8. Calculate the Portfolio Variance $\sigma^2_p$

\begin{align}
\sigma_p^2 &=\mathbf{w}^T \mathbf{V} \mathbf{w}\\ \\
&= \mathbf{w}^T V \Biggl[\frac{1}{D}\Bigl(BV^{-1}\mathbf{1} \; – A V^{-1}\mathbf{e} \Bigr) + \frac{1}{D}\Bigl(C V^{-1}\mathbf{e} -AV^{-1} \mathbf{1} \Bigr)\mu_p \Biggr]\\ \\
& \text{recall } VV^{-1} = I_n \; ,\\ \\
&= \frac{1}{D} \mathbf{w}^T \Biggl[B\mathbf{1} \; – A \mathbf{e} + \mu_p(C \mathbf{e} \; -A \mathbf{1}) \Biggr]
\end{align}
But $\mathbf{w}^T \mathbf{1} = 1$ and $\mathbf{w}^T \mathbf{e}=\mu_p$, therefore
\begin{align}
\sigma_p^2 &= \frac{1}{D} (B\; – A\mu_p + C\mu_p^2 – A\mu_p) \hspace{2in}
\blacksquare
\end{align}
Now, multiplying the variance by $\frac{C}{C}$
\begin{align}\sigma_p^2 &= \frac{C}{D} (\frac{B}{C}\; – \frac{A}{C}\mu_p + \mu_p^2 – \frac{A}{C}\mu_p)\\ \\
&= \frac{C}{D}(\frac{B}{C}\; – 2\frac{A}{C}\mu_p + \mu_p^2 )\\ \\
\text{and completing the square, }\qquad & \\ \\
& = \frac{C}{D}\Biggl[\Biggl(\mu_p – \frac{A}{C} \Biggr)^2 – \frac{A^2}{C^2} + \frac{B}{C} \Biggr]\\ \\
& = \frac{C}{D}\Biggl[\Biggl(\mu_p – \frac{A}{C} \Biggr)^2 + \frac{BC- A^2}{C^2} \Biggr]\\ \\
& D = BC – A^2, \\ \\
& = \frac{C}{D}\Biggl[\Biggl(\mu_p – \frac{A}{C} \Biggr)^2 + \frac{D}{C^2} \Biggr]\\ \\
\sigma_p^2 & = \frac{C}{D}\Biggl(\mu_p – \frac{A}{C} \Biggr)^2 + \frac{1}{C}\\ \\
\sigma_p^2 C \; – \; \frac{C^2}{D}\Biggl(\mu_p – \frac{A}{C} \Biggr)^2 & = 1\\ \\
\frac{\sigma_p^2}{\frac{1}{C}} \; – \; \dfrac{\Biggl(\mu_p – \frac{A}{C} \Biggr)^2}{\frac{D}{C^2}} & = 1
\end{align}
A hyperbola with vertex $$\Bigl(\sqrt{\dfrac{1}{C}},\dfrac{A}{C} \Bigr)$$ and asymptotes $$\mu=\pm \sqrt{\frac{D}{C}}+\dfrac{A}{C}.$$This hyperbola is the optimal portfolio frontier.
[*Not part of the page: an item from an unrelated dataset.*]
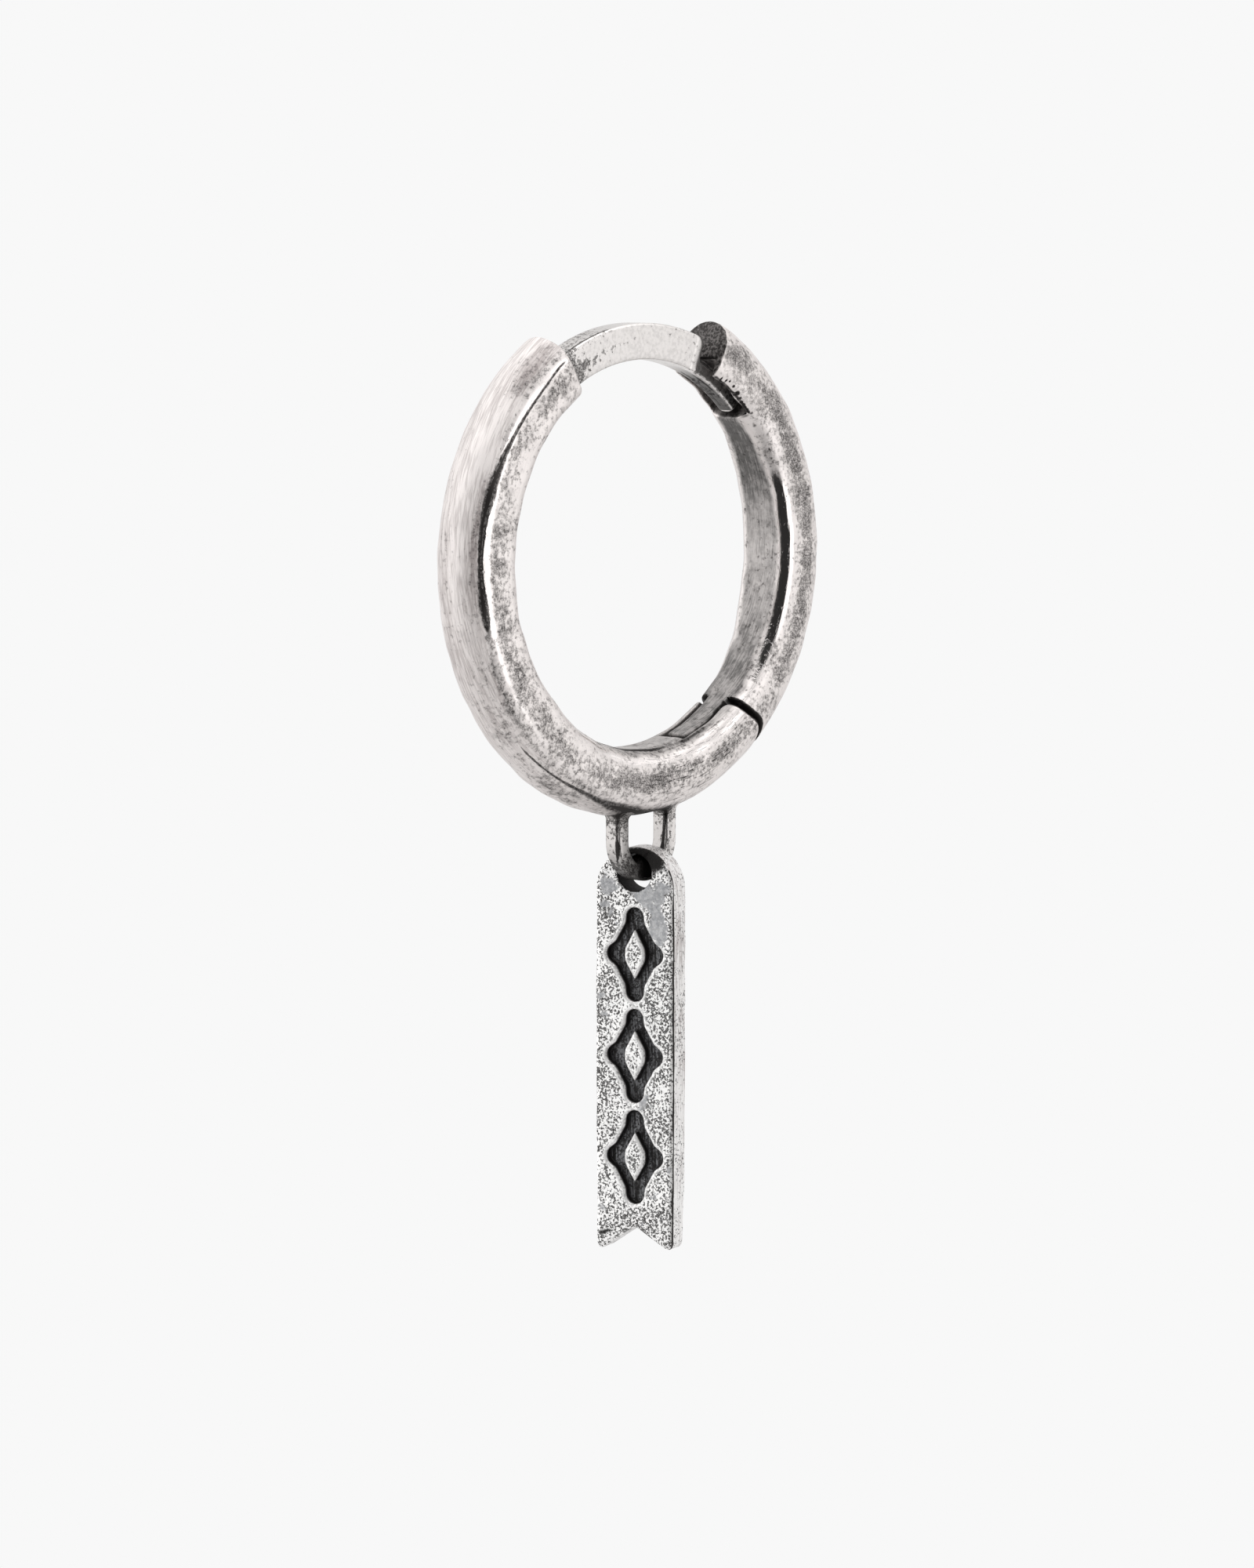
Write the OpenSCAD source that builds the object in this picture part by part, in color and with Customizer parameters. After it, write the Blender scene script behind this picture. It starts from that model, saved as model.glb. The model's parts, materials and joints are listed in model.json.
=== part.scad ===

Portfolios that lie on the frontier are optimal. Observe however, that the two branches of the optimal frontier lead to two levels of mean return $\mu$ for a given level of risk $\sigma$. One branch gives a higher return and is therefore efficient. The other lower branch yields a lower return and is therefore inefficient.